Lineup begins to emerge

Of the eight newcomers on UMaine’s roster this season, two stood out in starting roles against Husson.

Trae Bryant, a 6-foot-1 guard from Wilmington, North Carolina, and Cape Fear Community College, had 10 points, four rebounds and four assists in a team-high 31 minutes while 6-foot-6 wing Isaiah White from Ellicot, Maryland, and Harford Community College scored a team-high 17 points.

Both originally started their college basketball careers at North Carolina-Asheville.

“It was pretty surreal,” said White of his UMaine debut. “I signed last year at this time so I’ve been looking forward to this for a year now. It’s unbelievable, I can’t really put it into words but it was great.”

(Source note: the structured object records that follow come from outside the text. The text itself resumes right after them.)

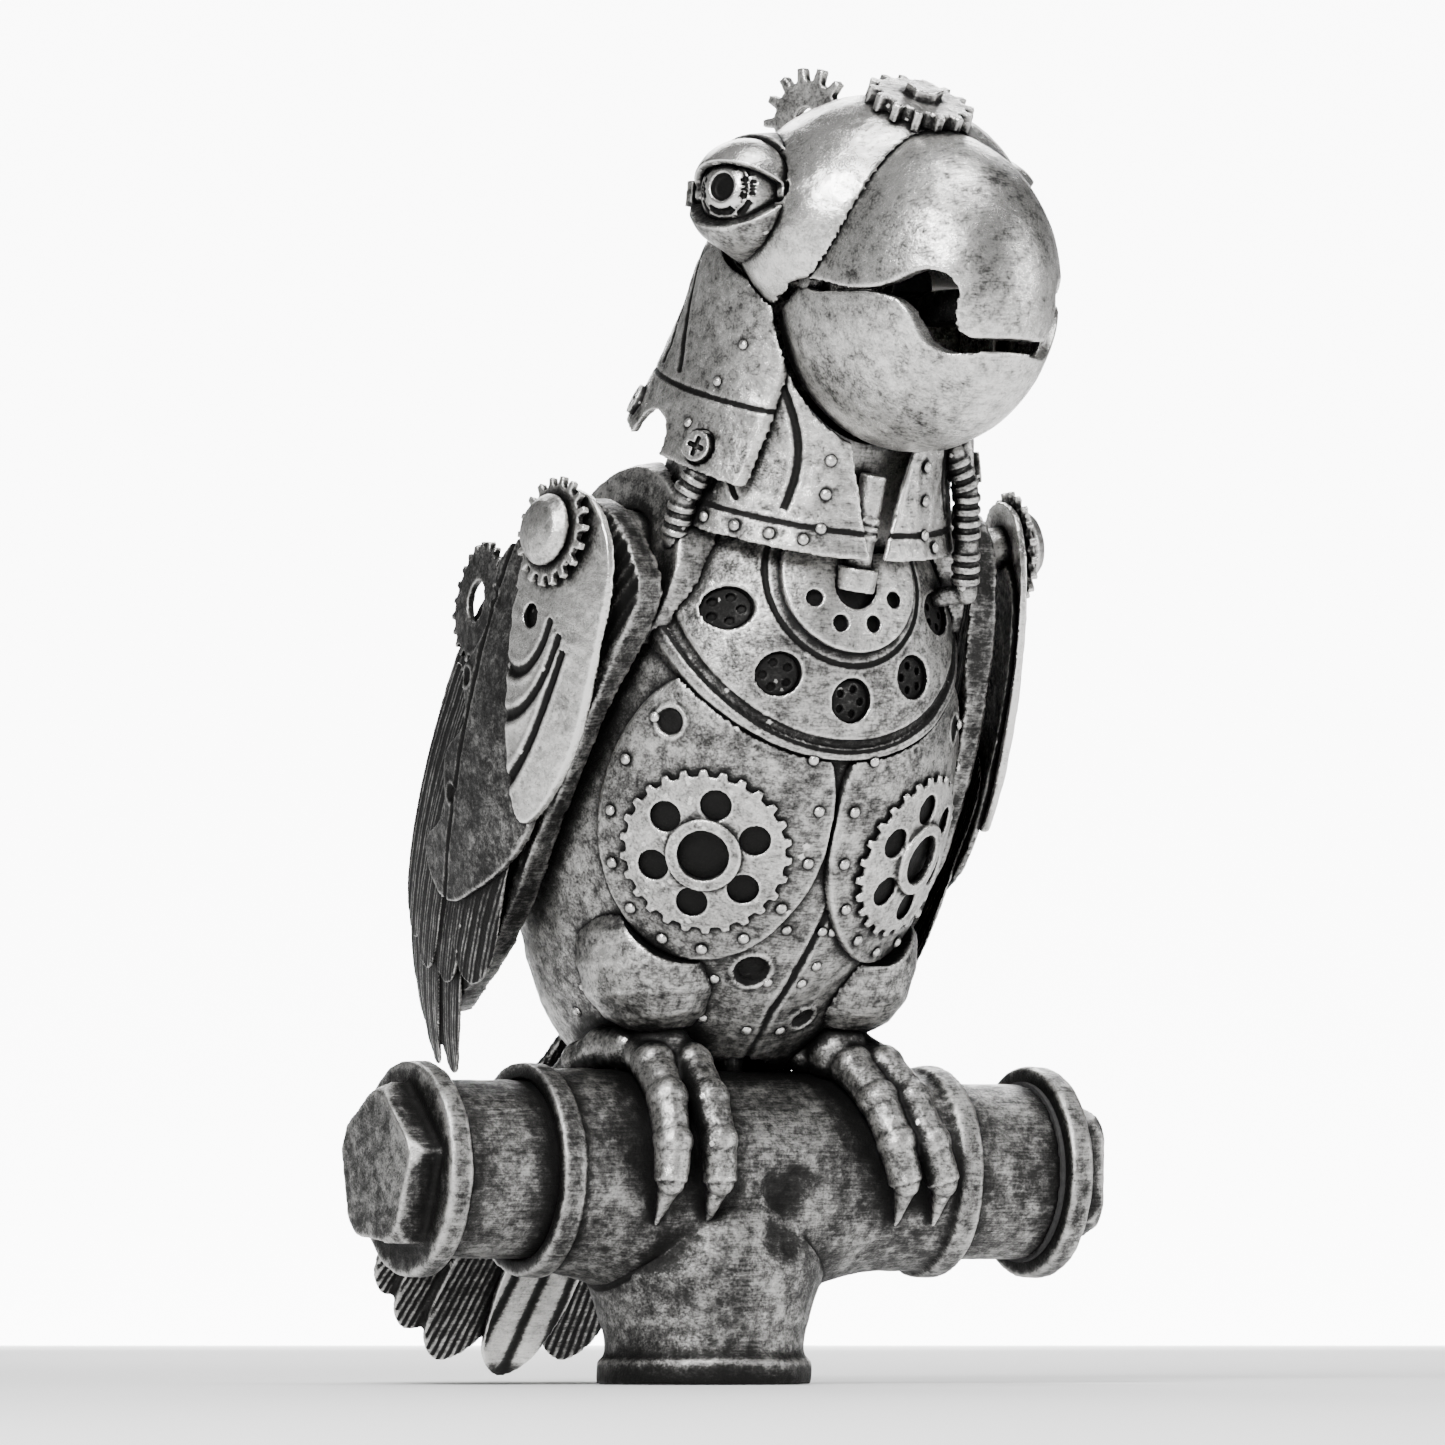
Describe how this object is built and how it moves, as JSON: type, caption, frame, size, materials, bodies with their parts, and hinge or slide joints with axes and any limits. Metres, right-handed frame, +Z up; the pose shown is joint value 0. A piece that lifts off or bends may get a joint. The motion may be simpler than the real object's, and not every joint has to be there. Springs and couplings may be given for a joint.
{
  "type": "clockwork parrot figure on a pipe tee",
  "caption": "Clockwork parrot figure with hinged beak, eyelids and wings, perched on a pipe tee whose run is closed by caps with five-sided nuts.",
  "frame": {"origin": "centre of the mouth of the tee's lower branch, on the plane the object stands on", "axes": "+Z up the branch and the bird, the pipe run along X, the bird faces -Y, metres"},
  "size_m": [0.1882, 0.2469, 0.3101],
  "materials": {
    "silver": "antique silver, dark wash in the hollows, dry-brushed edges",
    "dark_silver": "darker antique silver",
    "feather_silver": "antique silver with fine ribs",
    "gear_silver": "bright rubbed silver",
    "fastener": "worn steel",
    "hose": "banded, dark between the bands",
    "eye": "bright ball with a dark pupil",
    "iron": "pewter-coloured, pitted and scratched",
    "gasket": "matt"
  },
  "bodies": {
    "bird_and_perch": {"back_gear": "gear_silver", "back_plate": "silver", "bib_cap": "gear_silver", "bib_inserts": "fastener", "bib_plate": "silver", "breast_gear_left": "gear_silver", "breast_gear_right": "gear_silver", "breast_plate_left": "silver", "breast_plate_right": "silver", "crest_gear": "gear_silver", "eye_socket_left": "silver", "eye_socket_right": "silver", "eyeball_left": "eye", "eyeball_right": "eye", "fasteners": "fastener", "foot_left": "silver", "foot_right": "silver", "gasket_left": "gasket", "gasket_right": "gasket", "head_cogs": "gear_silver", "hose_left": "hose", "hose_right": "hose", "jaw_pin": "fastener", "mast": "fastener", "neck_cape": "silver", "neck_core": "dark_silver", "neck_shell": "dark_silver", "nipple_left": "iron", "nipple_right": "iron", "pipe_tee": "iron", "shoulder_bolt_left": "gear_silver", "shoulder_bolt_right": "gear_silver", "shoulders": "silver", "skull": "silver", "tail_center": "feather_silver", "tail_left": "feather_silver", "tail_right": "feather_silver", "thigh_left": "silver", "thigh_right": "silver", "throat_rod": "gear_silver", "tongue": "dark_silver", "trunk_shell": "silver", "upper_beak": "silver"},
    "cap_left": {"cap_left": "iron"},
    "cap_right": {"cap_right": "iron"},
    "jaw": {"lower_beak": "silver"},
    "eyelid_left": {"eyelid_left": "silver"},
    "eyelid_right": {"eyelid_right": "silver"},
    "wing_left": {"primaries_left": "feather_silver", "secondaries_left": "feather_silver", "shoulder_gear_left": "gear_silver", "wing_base_left": "feather_silver", "wing_cover_left": "feather_silver", "wing_under_left": "feather_silver"},
    "wing_right": {"primaries_right": "feather_silver", "secondaries_right": "feather_silver", "shoulder_gear_right": "gear_silver", "wing_base_right": "feather_silver", "wing_cover_right": "feather_silver", "wing_under_right": "feather_silver"}
  },
  "joints": [
    {"name": "cap_left_turn", "type": "hinge", "parent": "bird_and_perch", "child": "cap_left", "pos_m": [-0.0726, 0, 0.051], "axis": [-1, 0, 0], "continuous": true},
    {"name": "cap_right_turn", "type": "hinge", "parent": "bird_and_perch", "child": "cap_right", "pos_m": [0.0856, 0, 0.051], "axis": [1, 0, 0], "continuous": true},
    {"name": "jaw_hinge", "type": "hinge", "parent": "bird_and_perch", "child": "jaw", "pos_m": [0.01113, -0.0784, 0.2575], "axis": [0.9848, 0.1736, 0], "range_deg": [0, 15]},
    {"name": "eyelid_left_hinge", "type": "hinge", "parent": "bird_and_perch", "child": "eyelid_left", "pos_m": [-0.0265, -0.07234, 0.278], "axis": [0.4511, -0.892, -0.0303], "range_deg": [0, 60]},
    {"name": "eyelid_right_hinge", "type": "hinge", "parent": "bird_and_perch", "child": "eyelid_right", "pos_m": [0.04441, -0.05984, 0.278], "axis": [0.1188, 0.9925, 0.0303], "range_deg": [0, 60]},
    {"name": "wing_left_hinge", "type": "hinge", "parent": "bird_and_perch", "child": "wing_left", "pos_m": [-0.04512, -0.02819, 0.19903], "axis": [0.9764, 0.1589, -0.1465], "range_deg": [0, 20]},
    {"name": "wing_right_hinge", "type": "hinge", "parent": "bird_and_perch", "child": "wing_right", "pos_m": [0.05812, -0.02819, 0.19903], "axis": [0.9764, -0.1589, 0.1465], "range_deg": [0, 20]}
  ]
}
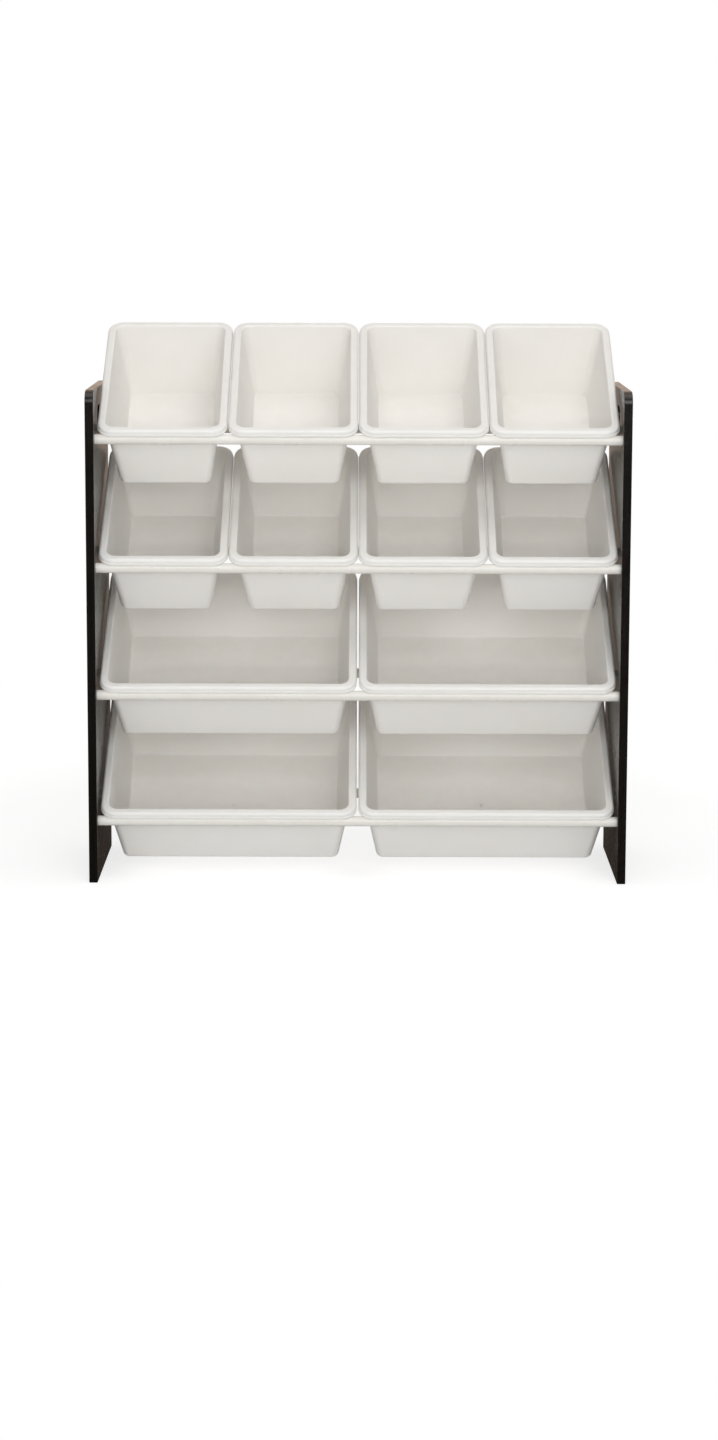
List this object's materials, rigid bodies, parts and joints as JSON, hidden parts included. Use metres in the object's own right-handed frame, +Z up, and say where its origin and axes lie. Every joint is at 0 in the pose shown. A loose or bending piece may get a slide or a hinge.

Bryant is one of three players cast by Walsh as starters through the early stages of preseason along with Fleming and fourth-year guard Aaron Calixte, who was limited to five games last winter due to a foot injury.

White and senior forward Ilker Er were the other two starters against Husson, and both looked determined to retain those spots both in next Sunday’s exhibition game against Saint Joseph’s College of Standish (2 p.m. at Memorial Gymnasium on the Orono campus) and for the Nov. 10 season opener at Boston College.

Er, who played just 11 games last season due to a knee injury, scored 10 points on 3-of-11 shooting from the field but grabbed a game-high 12 rebounds. White shot 7 of 13 from the field, 3-of-5 from beyond the 3-point arc.

“Isaiah’s got the ability to be a double-figure scorer,” said Walsh.